In relationship it is easy to project your stuff on the other person. They are too this or too that. But it is good to realize that it is always a projection of you not accepting yourself. Otherwise you simply will keep attracting partners with the same ‘faults’.

Ideally in a relationship we help each other grow. When somebody makes a jump in understanding themselves, it is a chance for the other person to step up and also get a deeper understanding of themselves. When the relationship stops growing it usually finishes, unless both partners prefer security over growth.

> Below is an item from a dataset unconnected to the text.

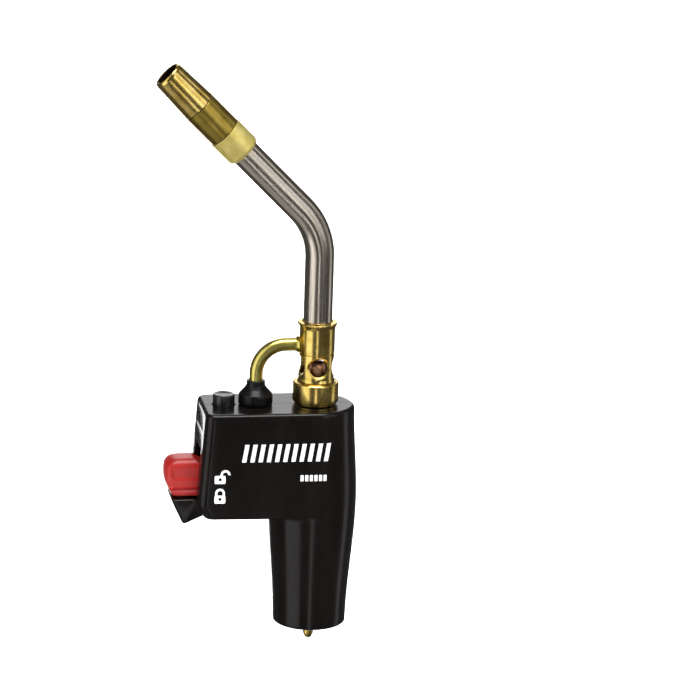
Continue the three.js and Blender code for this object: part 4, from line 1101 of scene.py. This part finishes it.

Vulnerability is the key to intimacy. If we don’t know ourselves, it will stay on the level of “You did this to me” which is destructive and ultimately boring. If we want intimacy, we need to be willing to look into ourselves and feel what is there. Because intimacy with someone starts with intimacy with ourselves. This is not a rational process. It is actually a slow process of feeling into oneself and staying with what is uncomfortable. It is not easy because we are so conditioned to turning away from ourselves the moment things start to feel uncomfortable. But once we get to know ourselves, we can expose ourselves to others, so our defenders can be humbled and get less prominent.

In this way conversations become about sharing our experience instead about what you think the other person did to you. It is about sharing your particular experience of the world and it becomes an interesting and even fun thing to share with each other. “Oh really, you felt that I was distant, my experience was me being super needy!” And the better we get to know each other, the safer it is, because then it is way easier to have each other backs.

The more we get to know ourselves and expose ourselves the less defended we get. We get more open to each other and to life itself. We embrace life as it is every moment without any demands or conditions.

The way to get there is through relationship, because that is where we got hurt initially when we were little. We are all walking each other home.